I was pleased that the Minister was able to tell us that the success rate in tracing has been improving spectacularly, which suggests that it could always have happened if there had been the will on the part of the industry to do this. We must be pleased that it is now doing better but, equally, we must have means to keep the pressure up and to ensure that, in the future, there is not again any deterioration in the success rate of tracing and, above all, that elements of the industry do not resume the practice of conveniently losing or shredding documentation, which is the great scandal. They are getting off all too lightly in that regard.

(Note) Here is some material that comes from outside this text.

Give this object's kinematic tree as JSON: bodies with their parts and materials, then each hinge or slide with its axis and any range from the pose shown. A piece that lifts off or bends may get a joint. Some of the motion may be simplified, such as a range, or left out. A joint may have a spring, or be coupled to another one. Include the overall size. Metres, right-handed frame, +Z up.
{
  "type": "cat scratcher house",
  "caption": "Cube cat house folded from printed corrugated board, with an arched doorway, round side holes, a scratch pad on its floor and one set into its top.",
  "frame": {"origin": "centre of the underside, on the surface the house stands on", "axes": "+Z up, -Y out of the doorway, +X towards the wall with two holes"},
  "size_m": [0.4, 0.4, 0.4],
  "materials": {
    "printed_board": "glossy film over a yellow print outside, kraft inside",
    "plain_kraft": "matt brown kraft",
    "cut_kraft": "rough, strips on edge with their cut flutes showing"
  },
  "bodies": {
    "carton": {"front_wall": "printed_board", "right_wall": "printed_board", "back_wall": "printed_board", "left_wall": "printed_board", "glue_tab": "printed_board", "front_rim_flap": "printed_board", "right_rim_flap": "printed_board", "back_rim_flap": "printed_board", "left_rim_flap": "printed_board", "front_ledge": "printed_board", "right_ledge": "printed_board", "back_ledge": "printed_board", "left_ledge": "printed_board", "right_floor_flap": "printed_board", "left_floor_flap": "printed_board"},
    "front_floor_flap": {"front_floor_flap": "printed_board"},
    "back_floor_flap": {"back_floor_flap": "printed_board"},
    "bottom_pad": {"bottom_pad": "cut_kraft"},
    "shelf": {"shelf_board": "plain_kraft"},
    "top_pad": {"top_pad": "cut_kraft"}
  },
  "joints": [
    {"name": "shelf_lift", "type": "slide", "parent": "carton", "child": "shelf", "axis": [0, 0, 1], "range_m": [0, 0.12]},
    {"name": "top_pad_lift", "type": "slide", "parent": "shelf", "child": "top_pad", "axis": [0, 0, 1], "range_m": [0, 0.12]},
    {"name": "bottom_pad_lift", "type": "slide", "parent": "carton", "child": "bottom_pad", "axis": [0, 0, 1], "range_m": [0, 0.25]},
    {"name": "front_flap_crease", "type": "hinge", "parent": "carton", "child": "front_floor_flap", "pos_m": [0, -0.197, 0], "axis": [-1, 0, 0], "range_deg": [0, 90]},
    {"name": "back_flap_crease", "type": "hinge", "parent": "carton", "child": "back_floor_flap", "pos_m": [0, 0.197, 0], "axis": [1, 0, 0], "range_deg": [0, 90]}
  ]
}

On the annual report, the subject of Amendment 30, the Minister wanted us to accept that scrutiny and reviews are already planned and that we do not need to worry because everybody will keep an eye on it and Parliament does not need to be too bothered by it. I do not think that the annual Written Ministerial Statement that the noble Lord has promised is good enough for Parliament, even when combined with the online information that he said will be made available. He will have seen already the intensity of interest in your Lordships’ House and he will certainly see both greater intensity of interest in the House of Commons when it comes to scrutinise this Bill and a wide and deep concern across the country. I think that it is a proper responsibility of Parliament to invigilate this process, and an annual report is a convenient and practical means for Parliament to do so. Therefore, I am disappointed that the Minister has resisted that. This is a subject that I think we will wish to return to but, in the mean time, I beg leave—
My Lords, my aim is to know where we are with the structure over this Recess. I think that I owe the noble Lord a letter at the end of the Recess setting out where we have got to on that so that he will be able to talk to his colleagues in the other place. If he thinks that a gap is developing, that is a way for me to handle that uncertainty.